At 12:30 pm 21/12/2005 -0500, you wrote:
>
>
>Grimer wrote:
>> At 10:42 am 21/12/2005 -0500, you wrote:
>>
>>>Mike Carrell wrote:
>>
>>
>>>>The Lord works in mysterious ways.
>>>
>>>Jed: He would if he existed, but he doesn't so he doesn't.
>>
>>
>> Frank; Yes he does.
>>
>> Jed: No he doesn't
>>
>> F: Yes he does.
>>
>> J: No he doesn't.
>>
>> F: Yes he does.
>>
>> J: No he doesn't.
>>
>> F: Yes he does a thousand times and no returns.
>>
>> Ah! that takes me right back to my
>> school playground when we were 5. 8-)
>
>There are valid methods for determining the likely provenance of sacred
>texts.
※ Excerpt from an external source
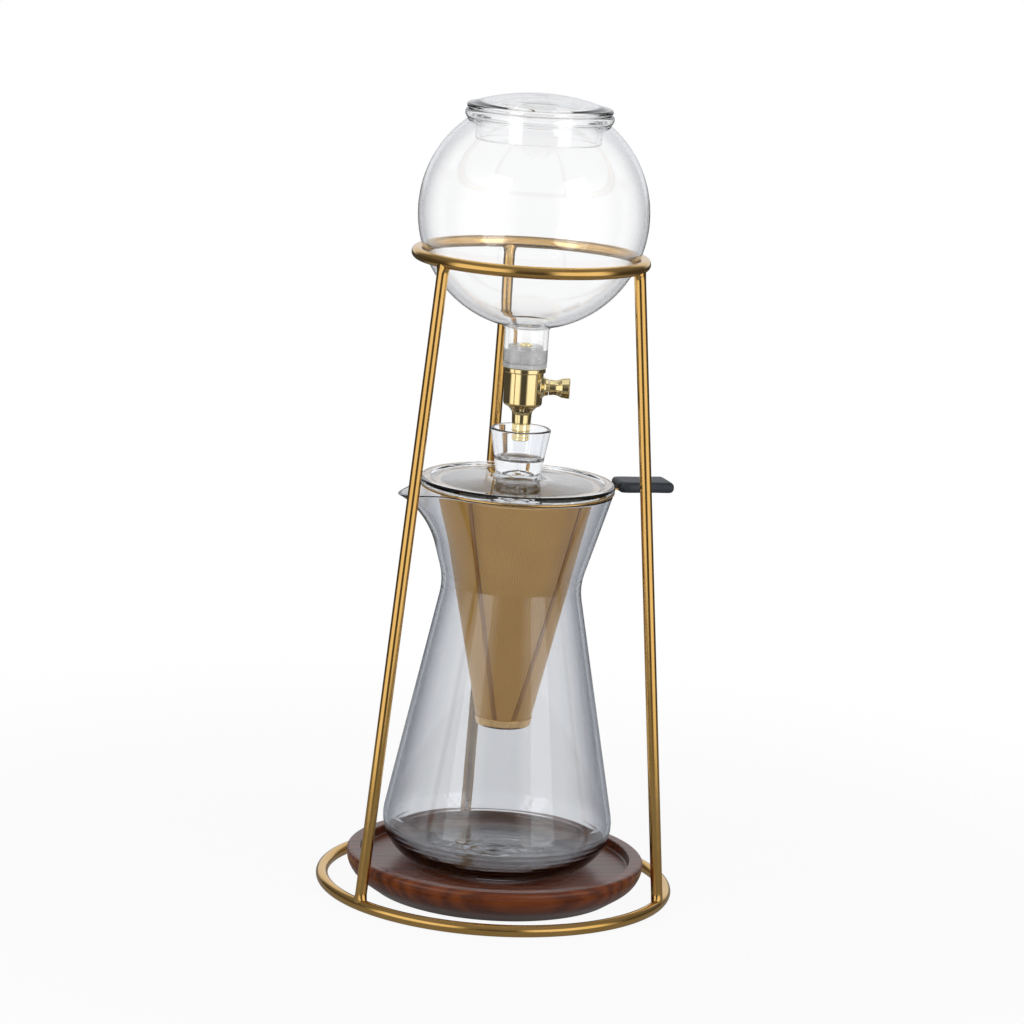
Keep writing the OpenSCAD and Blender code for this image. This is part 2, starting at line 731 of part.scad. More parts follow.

There are valid methods for determining certain details of how
>ancient manuscripts were constructed. There are, in fact, valid
>arguments that may eventually lead to an almost certainly correct
>solution to the synoptic problem. (Actually I think the solution to
>that one's already clear, but like cold fusion, the academic
>establishment has largely rejected it FWTW.) Hence, arguments over such
>things could plausibly be considered appropriate for a science-oriented
>discussion group.
>
>But the statement that "God exists" is too vague to be testable (i.e, no
>matter what facts were discovered, for any imagined experiment no matter
>how impractical, it could never be proved false) and hence there are no
>valid arguments on either side of that particular issue, which puts it
>clearly off-topic.
Agreed. And if Jed will abstain from saying He don't exist -
I wont feel conscience bound to insist that He does exist.